D’une Bibliothèque Idéale aux Bibliothèques Idéales | Evénement
Depuis 2006, où Strasbourg voyait naître une nouvelle manifestation littéraire autour de la thématique de la Bibliothèque Idéale, jusqu’à cette prometteuse édition de septembre 2023 des Bibliothèques Idéales, ce festival devenu essentiel et marqueur principal de la rentrée culturelle, a su imposer sa différence, attirant ainsi toujours plus d’écrivains, et toujours plus de monde pour les écouter et les rencontrer. C’est à quelques semaines du festival, et quelques mois avant que Strasbourg ne devienne Capitale Mondiale du Livre pour une année, au cours d’un été pluvieux et studieux, que nous avons pu échanger avec son fondateur et directeur, François Wolfermann, passionné et passionnant.

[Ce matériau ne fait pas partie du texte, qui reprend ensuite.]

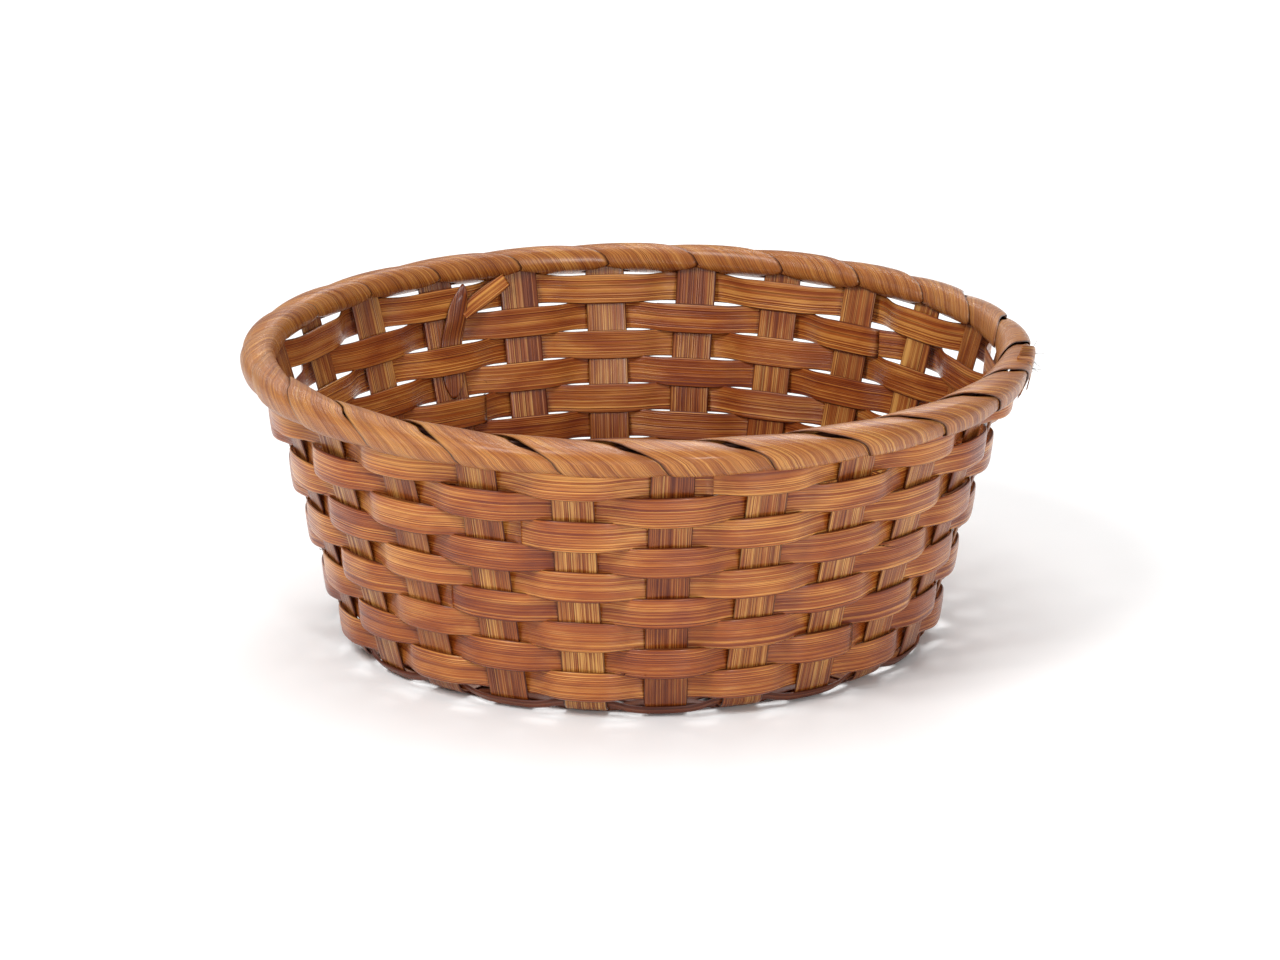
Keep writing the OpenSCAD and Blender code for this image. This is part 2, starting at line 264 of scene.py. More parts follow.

Q uand on interroge le programmateur des Bibliothèques idéales sur les dix-sept ans de vie de « son » festival, ses yeux parlent autant que ses mots, pour évoquer l’évolution et les perspectives des « BI », comme beaucoup d’habitués, ainsi que l’équipe organisatrice qui entoure François, aiment à nommer la manifestation littéraire dont les Strasbourgeois sont si fiers.
En évoquant les débuts du festival, François se souvient notamment que tout avait commencé à la suite des « Conversations de Strasbourg », avec lesquelles était déjà vivante l’idée de faire exister la littérature dans des lieux atypiques, de la confronter à d’autres arts, en allant par exemple avec Dominique Fernandez commenter des tableaux du Caravage, ou encore, avec Régis Debray, découvrir l’horloge astronomique de la cathédrale.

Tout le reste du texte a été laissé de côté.